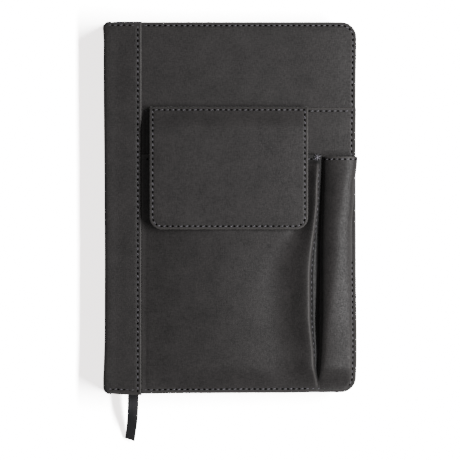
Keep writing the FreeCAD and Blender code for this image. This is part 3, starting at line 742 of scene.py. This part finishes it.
def phone_sections(y):
    """Control points (x, height over the organiser) of the pocket's middle surface at each y."""
    left = PANEL_LOW[0]
    crown = eased([(-60, CROWN), (-92, 3.2), (-106, 0.4)], y)
    crest = eased([(PHONE_MOUTH, 2.0), (18, 6.0), (-36, 8.3), (-62, 8.3), (-92, 4.9), (-106, 0.45)], y)
    ridge = eased([(PHONE_MOUTH, 52.0), (8, 51.0), (-42, 46.0), (-62, 46.1), (-90, 48.4), (TAIL, 51.5)], y)
    foot = eased([(PHONE_MOUTH, 53.2), (18, PLEAT_FOOT), (-30, PLEAT_FOOT - 1), (TAIL, 52.0)], y)
    under_flap = eased([(-36, 0.0), (-4, 1.0)], y)
    flat = np.full_like(y, 0.4)
    trough = np.minimum(crown - 1.3 * (1 - under_flap) * crown / CROWN, 6 - 3.6 * under_flap)
    wide = 1 - 0.55 * under_flap
    room = np.clip((foot - ridge) / 7.5, 0.15, 1)
    step = crest - trough
    points = [(left, flat), (left + 3, flat + 0.08 * crown), (left + 10, 0.30 * crown + 0.2),
              (left + 20, 0.64 * crown), (-12 + 0 * y, 0.96 * crown), (4 + 0 * y, crown),
              (ridge - 29 * wide, 0.5 * (crown + trough)), (ridge - 19 * wide, trough - 0.05 * step),
              (ridge - 11.5 * wide, trough + 0.14 * step), (ridge - 7 * wide, trough + 0.50 * step),
              (ridge - 3.2 * wide, trough + 0.90 * step), (ridge - 0.6, crest + 0.2 * room),
              (ridge + 0.9 * room, crest), (ridge + 1.8 * room, 0.70 * crest),
              (ridge + 2.4 * room, 0.30 * crest), (ridge + 3.4 * room, flat + 0.2), (foot - 0.8, flat),
              (foot + 1.2, flat)]
    return np.stack([np.stack(np.broadcast_arrays(x + 0 * y, z), -1) for x, z in points], 1)


SECTION_POINTS = 18
PHONE_CREST = 12


def pleat_shade(grid):
    """Painted shade: 1 down the inner face of the pleat, past its crest, and 0 elsewhere."""
    crest = grid[np.arange(len(grid)), np.argmax(grid[..., 2] + 0.02 * grid[..., 0], axis=1), 0]
    return np.clip((grid[..., 0] - crest[:, None] - 0.9) / 1.4, 0, 1)


def pocket_grid(sections, y, t):
    """The middle surface of a pocket: one spline across it for each y, from tail to mouth."""
    xz = np.einsum("tk,ykc->ytc", spline_shares(sections.shape[1], t), sections)
    return np.stack([xz[..., 0], np.broadcast_to(y[:, None], xz.shape[:2]), xz[..., 1] + POCKET_Z], -1)


phone_y = steps(TAIL - 0.1, PHONE_MOUTH, 0.45, 120)
phone_t = steps(0, 1, 0.006, 140)
phone_grid = pocket_grid(phone_sections(phone_y), phone_y, phone_t)
phone_grid[..., 2] += ripple(phone_grid[..., 0], phone_grid[..., 1], 12, 0.09) * np.clip(
    (phone_grid[..., 2] - POCKET_Z - 1.2) / 2, 0, 1)
# Painted highlight along the crest of the pleat.
phone_crest_highlight = fold_highlight_share(SECTION_POINTS, PHONE_CREST, phone_t)
# The inner face of the pleat gets painted shade.
phone_pocket, phone_top, phone_up = bent_sheet("phone_pocket", phone_grid, SKIN / 2, SKIN / 2, 0.4,
                                               (2.5, 0.12), phone_crest_highlight, pleat_shade(phone_grid))
finished(phone_pocket, COVER_LEATHER)
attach(phone_pocket, "front_cover")
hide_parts("phone_pocket_panel", "phone_pocket_pleat")

# %% [markdown]
# ## The pen pocket
# A narrow pocket beside the pleat. Its left wall is steep and its crest leans away from the pleat, which
# leaves the deep dark valley between them; painted shade darkens the foot of that wall further. From the
# crest it slopes to the fore edge: over the upper half it bulges past the seam, and below it settles onto the
# sewn margin.

# %% Pen pocket
PEN_MOUTH = span("pen_pocket")[1][1]


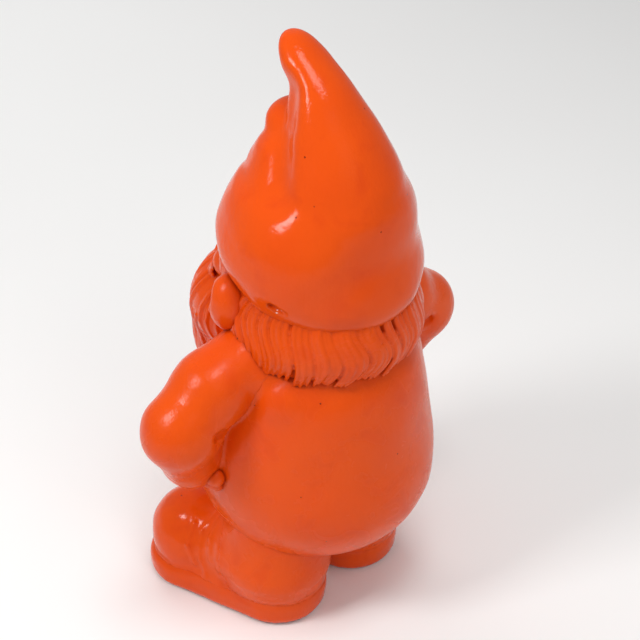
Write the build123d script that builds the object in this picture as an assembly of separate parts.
"""Garden gnome, about 415 mm tall, in painted cast resin.

A bearded figure stands on two thick-soled boots with its hands on its hips.
It wears a long coat with no belt and a tall cap whose tip bends forwards.
The castings are hollow where they are fat and solid where they are slim.
They meet on spigots, seats and steel pins, and are bonded there.

Millimetres.  +Z is up, the face looks along -Y, and the figure's left is +X.
The origin is on the ground, under the middle of the figure's bounding box.
Each piece is written to parts/NODE.step as one closed solid.
"""

from build123d import *
import os
from math import asin, cos, pi, sin

# ---------------------------------------------------------------- driving dimensions
WALL = 5.0  # thickness of a hollow casting
FIT = 0.2  # radial gap that the adhesive fills on a pin, a spigot or a seat
GAP = 0.3  # clear space between curved skins that only lie close together

AXIS_Y = 17.5  # the coat, hair and cap stand this far behind the origin

SOLE_THICK = 20.0
SOLE_EDGE = 4.0  # rounding of the sole's two edges
FOOT_X = 37.0  # middle of the heel, out from the middle plane
FOOT_Y = -1.0  # middle of the heel, from the cap's axis
FOOT_SPLAY = 14.0  # degrees that each toe turns outwards
HEEL_R = 30.0
TOE_R = 34.0
HEEL_TO_TOE = 70.0  # between the centres of the heel's and the toe's rounds

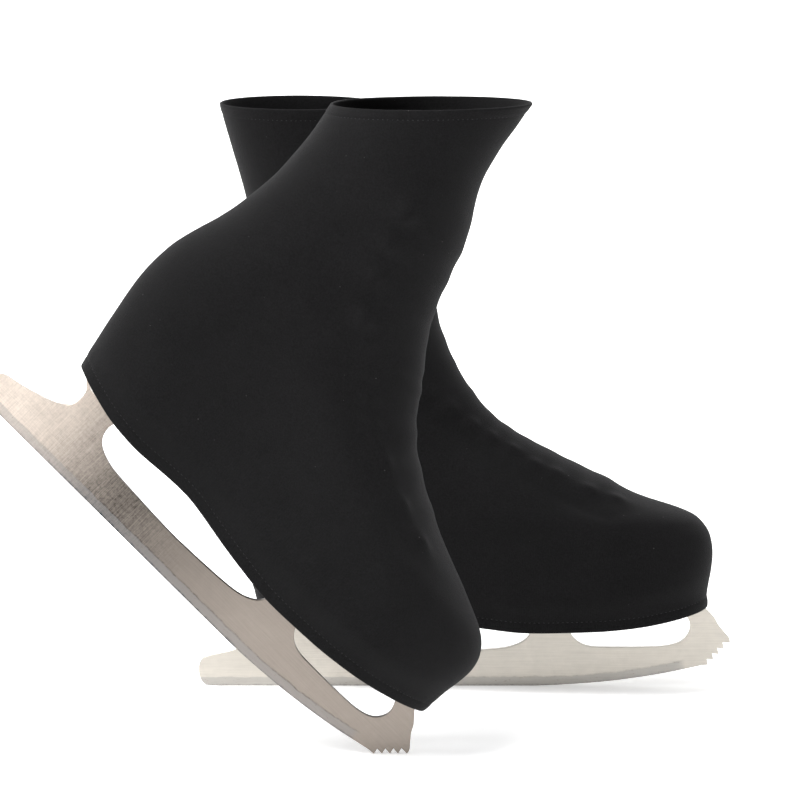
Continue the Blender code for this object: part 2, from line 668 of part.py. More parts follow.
        # the top hem is level in the world, so it crosses the tipped skate's frame at a slant
        def world_z(x, z):
            dx, dz = x - PICK_ROW[0], z - PICK_ROW[1]
            return -dx * math.sin(PICK_TILT) + dz * math.cos(PICK_TILT)

        top_b = max(z for z in np.arange(180, 300, 0.25)
                    if world_z(float(last.back.at(z)), z) < TOP_RIGHT)
        top_f = max(z for z in np.arange(180, 300, 0.25)
                    if world_z(float(last.front.at(z)), z) < TOP_RIGHT)
        c_b = np.linspace(ANKLE[1] + 1.5, top_b - 8, 8)
        c_f = np.linspace(ANKLE[1] + 1.5, top_f - 12, 8)
    rings = [last.ring(b, f, flat, N) for b, f in zip(c_b, c_f)]
    sk.shell("cover_shaft", rings, COVER_T, "cuff", KNIT)
    gap_b, gap_f = (GAP, GAP)
    rings = [last.ring(b, f, flat, N)
             for b, f in ((c_b[-1] + gap_b, c_f[-1] + gap_f), (top_b, top_f))]
    sk.shell("cover_top_band", rings, COVER_T + 0.8, "cuff", HEM_CLOTH)

    # the hem's elastic lies just inside the lower edge
    el = last.ring(48.2, 46.4, hem_bow, N, COVER_T + 1.4)
    el = [(p[0], p[1], p[2] + 0.8) for p in el]
    sk.tube("hem_elastic", el, 0.8, "foot", ELASTIC, cyclic=True, res=1)

    # --- facings: eyelets over the instep, hooks up the shaft
    f_off = BOOT_IN - 0.7 - GAP
    lower_face = lower_rings(f_off, zb0, zf0, sole_bow, 9)[5:]
    upper_face = [last.ring(b, f, flat, N, f_off) for b, f in zip(cuff_b, cuff_f)]
    for tag, sign in (("outer", -1), ("inner", 1)):
        for part, rings, body, mat, open_at in ((f"eyelet_facing_{tag}", lower_face, "foot", LEATHER, 3),
                                                (f"hook_facing_{tag}", upper_face, "cuff", LEATHER, 4)):
            cols = sorted(N + sign * c for c in range(open_at, open_at + 3))
            edge = (N + sign * open_at, N + sign * (open_at + 1))
            ob = sk.shell(part, [[r[j] for j in cols] for r in rings], 0.7, body, mat, closed=False)
            for k in range(len(rings) - 1):
                quad = [Vector(rings[k + a][j]) for a in (0, 1) for j in edge]
                at = sum(quad, Vector()) / 4
                if body == "cuff" and k == 0:
                    continue
                normal = (quad[1] - quad[0]).cross(quad[2] - quad[0]).normalized()
                if normal.x < 0:
                    normal.negate()
                sk.stud(ob, f"{part}_stud_{k}", at + normal * 0.1, normal, 2.3, 1.5, body)

    # --- laces
    on_tongue = TONGUE_IN - LACE_R - 2 * GAP
    sk.tube("lace_instep", lace_points(sk, [100, 105.5, 111, 117], on_tongue, 10.5), LACE_R, "foot", LACE, res=1)
    sk.tube("lace_shaft", lace_points(sk, [148, 160, 172, 184, 197, 210], on_tongue, 10.5), LACE_R, "cuff", LACE, res=1)


for which in ("left", "right"):
    build(which)
bpy.context.view_layer.update()
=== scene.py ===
"""The looks of a pair of figure skates in black stretch boot covers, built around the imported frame.

Points are worked out in each skate's own frame, in millimetres (x to the toe, y to the outer side of the
foot, z up from the ice), and moved to the shared frame in metres when a mesh is made.
"""
import math

import bmesh
import bpy
import numpy as np
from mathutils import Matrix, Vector


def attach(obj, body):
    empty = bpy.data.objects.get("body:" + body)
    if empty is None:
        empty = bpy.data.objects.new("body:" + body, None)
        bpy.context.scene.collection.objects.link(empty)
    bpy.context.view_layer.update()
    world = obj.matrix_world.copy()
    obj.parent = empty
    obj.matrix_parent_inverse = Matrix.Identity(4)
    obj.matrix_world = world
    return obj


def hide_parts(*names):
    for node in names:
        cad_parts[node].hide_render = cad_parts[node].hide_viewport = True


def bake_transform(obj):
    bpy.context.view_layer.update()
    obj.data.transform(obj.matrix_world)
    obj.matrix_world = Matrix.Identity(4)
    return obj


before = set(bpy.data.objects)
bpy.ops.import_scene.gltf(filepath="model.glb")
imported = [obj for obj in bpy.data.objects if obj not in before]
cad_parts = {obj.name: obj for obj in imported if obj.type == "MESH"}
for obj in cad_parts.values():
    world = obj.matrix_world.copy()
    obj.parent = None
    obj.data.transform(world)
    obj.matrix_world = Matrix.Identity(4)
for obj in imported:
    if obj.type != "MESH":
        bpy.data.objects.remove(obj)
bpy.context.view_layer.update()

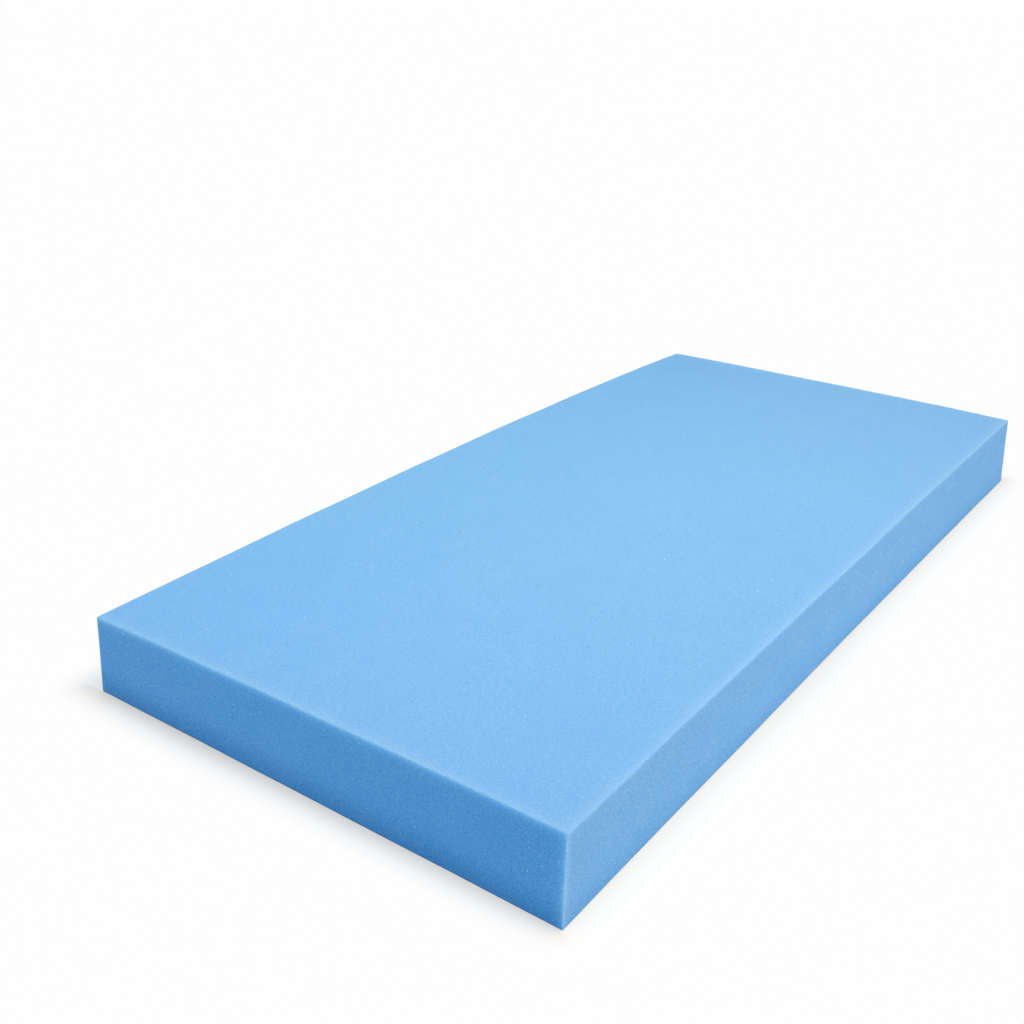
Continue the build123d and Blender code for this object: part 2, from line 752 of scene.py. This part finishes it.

::::

EXERCISE PROMPT: Above are some lines. Repeat exactly, and only, those from the line that has "# --- laces" through the line that has "before = set(bpy.data.objects)".

TASK OUTPUT:
    # --- laces
    on_tongue = TONGUE_IN - LACE_R - 2 * GAP
    sk.tube("lace_instep", lace_points(sk, [100, 105.5, 111, 117], on_tongue, 10.5), LACE_R, "foot", LACE, res=1)
    sk.tube("lace_shaft", lace_points(sk, [148, 160, 172, 184, 197, 210], on_tongue, 10.5), LACE_R, "cuff", LACE, res=1)


for which in ("left", "right"):
    build(which)
bpy.context.view_layer.update()
=== scene.py ===
"""The looks of a pair of figure skates in black stretch boot covers, built around the imported frame.

Points are worked out in each skate's own frame, in millimetres (x to the toe, y to the outer side of the
foot, z up from the ice), and moved to the shared frame in metres when a mesh is made.
"""
import math

import bmesh
import bpy
import numpy as np
from mathutils import Matrix, Vector


def attach(obj, body):
    empty = bpy.data.objects.get("body:" + body)
    if empty is None:
        empty = bpy.data.objects.new("body:" + body, None)
        bpy.context.scene.collection.objects.link(empty)
    bpy.context.view_layer.update()
    world = obj.matrix_world.copy()
    obj.parent = empty
    obj.matrix_parent_inverse = Matrix.Identity(4)
    obj.matrix_world = world
    return obj


def hide_parts(*names):
    for node in names:
        cad_parts[node].hide_render = cad_parts[node].hide_viewport = True


def bake_transform(obj):
    bpy.context.view_layer.update()
    obj.data.transform(obj.matrix_world)
    obj.matrix_world = Matrix.Identity(4)
    return obj


before = set(bpy.data.objects)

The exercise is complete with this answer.